Los Angeles County invested $284 million to build the hospital, and provided another $171 million in startup funding before handing off responsibility for day-to-day operations to the private nonprofit Martin Luther King, Jr. Los Angeles Healthcare Corporation.
The centerpiece of the $650-million Martin Luther King, Jr. Medical Campus, the technologically advanced hospital provides general medicine, emergency and intensive care, as well as maternity and surgical services.
“God has answered our prayers!” said grateful community activist “Sweet” Alice Harris.

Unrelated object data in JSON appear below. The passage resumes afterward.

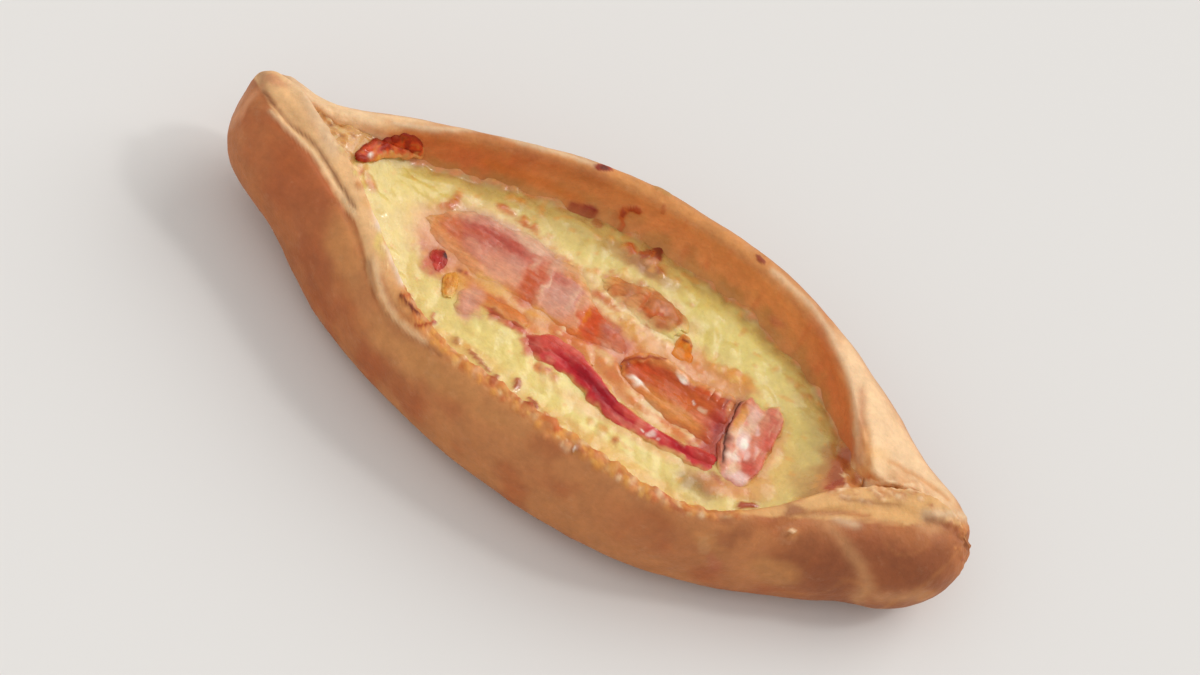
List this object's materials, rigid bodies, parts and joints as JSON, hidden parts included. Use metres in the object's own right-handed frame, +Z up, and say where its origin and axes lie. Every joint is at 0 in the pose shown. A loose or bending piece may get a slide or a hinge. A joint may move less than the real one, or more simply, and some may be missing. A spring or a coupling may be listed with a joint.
{
  "type": "peinirli",
  "caption": "Boat-shaped baked bread, pinched shut at both ends, its open trough filled with melted cheese under slices and bits of fried bacon.",
  "frame": {"origin": "on the table, under the middle of the boat's bounding box", "axes": "+X along the boat towards the lower, blunter nose, +Y towards the far rim, +Z up"},
  "size_m": [0.2499, 0.1111, 0.0422],
  "materials": {
    "baked_dough": "matt, baked tan crust with redder patches, floury top edges",
    "melted_cheese": "greasy, pale yellow, toasted orange at the rim",
    "bacon_pale": "greasy, pale pink with a lilac see-through part and a fat edge",
    "bacon_crisp": "glossy orange brown",
    "bacon_lean": "glossy deep red",
    "bacon_end": "glossy, red with a white band of fat and a charred edge",
    "bacon_greasy": "glossy, half melted, orange brown",
    "bacon_brown": "satin, browned pink",
    "bacon_toasted": "glossy, toasted orange",
    "bacon_fat": "glossy yellow fat",
    "bacon_charred": "glossy, caramelised dark red brown"
  },
  "bodies": {
    "root": {"dough_boat": "baked_dough", "cheese_filling": "melted_cheese", "bacon_wide_slice": "bacon_pale", "bacon_crisp_slice": "bacon_crisp", "bacon_lean_edge": "bacon_lean", "bacon_end_piece": "bacon_end", "bacon_melted_slice": "bacon_greasy", "bacon_back_curl": "bacon_brown", "bacon_crisp_flap": "bacon_toasted", "bacon_red_bit": "bacon_lean", "bacon_fat_bit": "bacon_fat", "bacon_corner_scrap": "bacon_charred"}
  },
  "joints": []
}
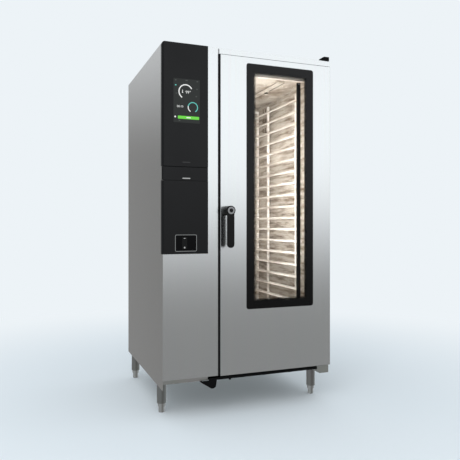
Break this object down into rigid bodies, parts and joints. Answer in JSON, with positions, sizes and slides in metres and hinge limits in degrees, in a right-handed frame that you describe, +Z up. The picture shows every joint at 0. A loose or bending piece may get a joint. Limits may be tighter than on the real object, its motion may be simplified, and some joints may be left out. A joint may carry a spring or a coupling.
{
  "type": "combi steamer oven",
  "caption": "Floor-standing combi steamer oven with a glazed side-hinged door, black control column, cavity with a tray rack, and adjustable feet.",
  "frame": {"origin": "on the floor under the middle of the oven's plan", "axes": "+X to the right of someone facing the door, +Y to the back, +Z up"},
  "size_m": [0.9345, 0.9655, 1.862],
  "materials": {
    "brushed_stainless": "brushed, grain along the panel",
    "polished_stainless": "bright rolled",
    "base_steel": "satin",
    "black_fascia": "black glass-like, smooth",
    "display_glass": "lit touch screen behind glass",
    "tinted_glass": "toughened, black printed border",
    "clear_glass": "heat-reflecting",
    "light_bar": "black housing of the LED strip",
    "gasket_rubber": "silicone",
    "black_plastic": "moulded, fine texture",
    "grey_plastic": "moulded",
    "mineral_wool": "pressed slab",
    "cast_motor": "painted casting",
    "heater_steel": "heat-tinted",
    "brass": "turned",
    "zinc_steel": "zinc plated",
    "circuit_board": "lacquered board"
  },
  "bodies": {
    "cabinet": {"base_rail": "base_steel", "base_tray": "base_steel", "cable_gland": "grey_plastic", "cavity_insulation": "mineral_wool", "cavity_liner": "polished_stainless", "column_front_panel": "brushed_stainless", "connection_panel": "brushed_stainless", "control_fascia": "black_fascia", "cooling_fan_housing": "black_plastic", "display_panel": "display_glass", "door_gasket": "gasket_rubber", "drain_outlet": "base_steel", "drip_tray": "black_plastic", "fan_baffle": "polished_stainless", "fan_motors": "cast_motor", "front_frame": "polished_stainless", "heating_coils": "heater_steel", "latch_catch": "zinc_steel", "left_side_panel": "brushed_stainless", "leg_tubes": "polished_stainless", "lower_fascia": "black_fascia", "lower_hinge_bracket": "base_steel", "main_board": "circuit_board", "rack_frame": "polished_stainless", "rack_ladder_left": "polished_stainless", "rack_ladder_right": "polished_stainless", "rear_panel": "brushed_stainless", "right_side_panel": "brushed_stainless", "rocker_bezel": "black_fascia", "socket_plate": "black_plastic", "steam_generator": "base_steel", "steam_pipe": "polished_stainless", "steam_vent_pipe": "base_steel", "top_panel": "brushed_stainless", "top_rail": "brushed_stainless", "upper_hinge_bracket": "zinc_steel", "upper_hinge_cap": "black_plastic", "wash_channel": "polished_stainless", "water_inlet_valve": "brass"},
    "door": {"door_skin": "brushed_stainless", "door_inner_frame": "polished_stainless", "outer_glass": "tinted_glass", "inner_glass": "clear_glass", "door_light_bar": "light_bar", "glass_clips": "zinc_steel", "hinge_bushes": "brass"},
    "handle": {"handle_hub": "black_plastic", "handle_lever": "black_plastic", "handle_ring": "grey_plastic", "latch_spindle": "zinc_steel"},
    "service_flap": {"service_flap": "black_fascia"},
    "power_rocker": {"power_rocker": "black_plastic"},
    "fan_upper": {"fan_wheel_upper": "polished_stainless"},
    "fan_lower": {"fan_wheel_lower": "polished_stainless"},
    "cooling_fan": {"cooling_fan_rotor": "black_plastic"},
    "vent_damper": {"vent_damper": "polished_stainless"},
    "foot_front_left": {"foot_front_left": "zinc_steel"},
    "foot_front_right": {"foot_front_right": "zinc_steel"},
    "foot_rear_left": {"foot_rear_left": "zinc_steel"},
    "foot_rear_right": {"foot_rear_right": "zinc_steel"}
  },
  "joints": [
    {"name": "door_hinge", "type": "hinge", "parent": "cabinet", "child": "door", "pos_m": [0.44, -0.395, 1.003], "axis": [0, 0, 1], "range_deg": [0, 170]},
    {"name": "handle_turn", "type": "hinge", "parent": "door", "child": "handle", "pos_m": [-0.137, -0.441, 1.025], "axis": [0, 1, 0], "range_deg": [-45, 45]},
    {"name": "service_flap_hinge", "type": "hinge", "parent": "cabinet", "child": "service_flap", "pos_m": [-0.353, -0.416, 1.2345], "axis": [1, 0, 0], "range_deg": [-90, 0]},
    {"name": "power_rocker_pivot", "type": "hinge", "parent": "cabinet", "child": "power_rocker", "pos_m": [-0.35, -0.41, 0.865], "axis": [1, 0, 0], "range_deg": [-7, 7]},
    {"name": "fan_upper_spin", "type": "hinge", "parent": "cabinet", "child": "fan_upper", "pos_m": [-0.2, 0.05, 1.375], "axis": [1, 0, 0], "continuous": true},
    {"name": "fan_lower_spin", "type": "hinge", "parent": "cabinet", "child": "fan_lower", "pos_m": [-0.2, 0.05, 0.665], "axis": [1, 0, 0], "continuous": true},
    {"name": "cooling_fan_spin", "type": "hinge", "parent": "cabinet", "child": "cooling_fan", "pos_m": [-0.34, 0.46, 0.96], "axis": [0, 1, 0], "continuous": true},
    {"name": "vent_damper_turn", "type": "hinge", "parent": "cabinet", "child": "vent_damper", "pos_m": [0.06, 0.33, 1.802], "axis": [1, 0, 0], "range_deg": [0, 90]},
    {"name": "foot_front_left_screw", "type": "slide", "parent": "cabinet", "child": "foot_front_left", "axis": [0, 0, -1], "range_m": [0, 0.02]},
    {"name": "foot_front_right_screw", "type": "slide", "parent": "cabinet", "child": "foot_front_right", "axis": [0, 0, -1], "range_m": [0, 0.02]},
    {"name": "foot_rear_left_screw", "type": "slide", "parent": "cabinet", "child": "foot_rear_left", "axis": [0, 0, -1], "range_m": [0, 0.02]},
    {"name": "foot_rear_right_screw", "type": "slide", "parent": "cabinet", "child": "foot_rear_right", "axis": [0, 0, -1], "range_m": [0, 0.02]}
  ]
}
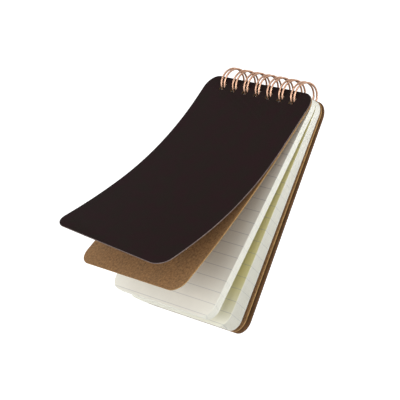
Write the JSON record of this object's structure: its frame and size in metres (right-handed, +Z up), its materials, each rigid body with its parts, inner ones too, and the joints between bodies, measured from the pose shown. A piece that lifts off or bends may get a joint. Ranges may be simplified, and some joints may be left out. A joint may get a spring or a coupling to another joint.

Further investment is coming to South LA. The Supervisor has directed the county to look into possibly bringing back a Level I Trauma Center to one of South Los Angeles’ hospitals. On the MLK Medical Campus, construction is either underway, or planned, on a recuperative care center where homeless patients can stay after being discharged from the hospital; a medical office building for doctors; an autism center, community garden, bike paths and walking trails.
Around the campus, Metro’s Rosa Parks/Willowbrook bus and train stations are also slated for significant upgrades. So are the local public library, senior center, and Kenneth Hahn Plaza.